Oh Debra, thank you so much. 💕💕💕
Fabulous look! Your styling is spot on. You’ve shown the versatility of the coat. The coat with the Nikko dress is my favorite. Thanks for sharing.
Thank you Hettie! I can’t wait to wear it with the Nikko Dress. 🤗
Anita, I love your coat and how you styled it. It’s absolutely beautiful! You did it again.
Thank you, Morlina! I’m so in love with this coat!
Exceptionally beautiful! Especially loved the coat with the dress, but thanks to its versatility, it should pair well with just about anything. Thank you for showing us.
Thank you Brenda! Yes, I love the versatility.
Beautiful. Inspires me to make in emerald green.
Yes! Emerald green would be so beautiful!

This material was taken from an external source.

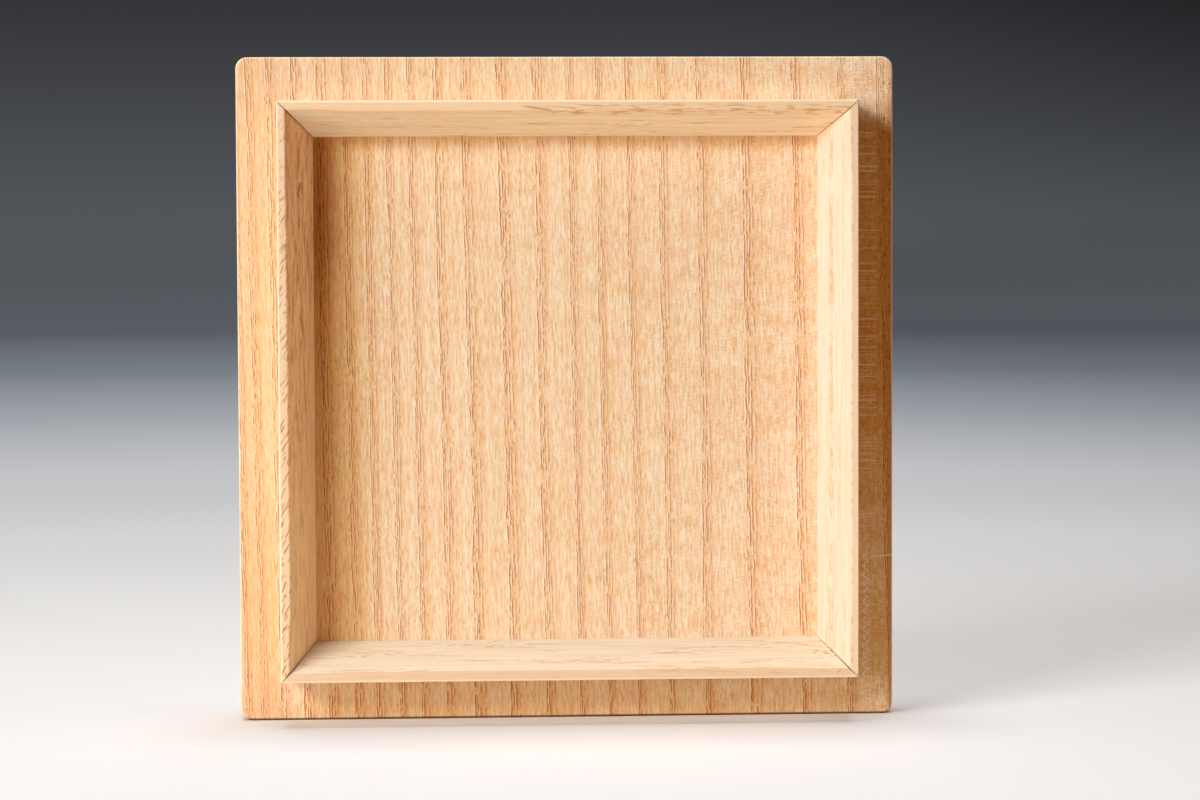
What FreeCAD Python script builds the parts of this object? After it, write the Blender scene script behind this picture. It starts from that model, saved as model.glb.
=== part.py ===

Love it! I want to make that cost in cream
and gold.
Oh my goodness! It would look amazing in both those colors.
Your coat and styling is impeccable. Love your style always. I have a red melton wool that I was looking for a pattern to use, I think this is it. Thank you
Thank you so much, Anne! YES! This is a great pattern for the Melton Wool because there are no design details like buttonholes and darts, etc. Have fun making your coat. 🤗
This coat is sooooo beautiful.
It’s absolutely a “must have” !!!! and I have put it on my to-do sewing list .
Txs a million for sharing your amazing sewing projects.
Beautiful coat and great styling variations that are both contemporary and classic! They will endure the test of time.
Love your coat and how you styled it! I especially love it with the red dress and am sad I didn’t pick up any of that cable fabric while Joann was still around.
Your weather sounds similar to mine in California, but I deal with it by not going out at night haha. Maybe it’s time to make a coat so I can go on a dinner date with my husband.
This entire outfit is just stunning! You have inspired me to try the coat pattern. I’m so glad you addressed how to
Pre-treat wool! I was going to ask that question. After a disaster with a wool blend many years ago ice shoes away from it. I need to give this a try!
Anita, this is truly a Vogue runway stopper. OUTSTANDING!!
Thank you so much, Elsie!💕
Its beautiful. I am inspired to try a coat!!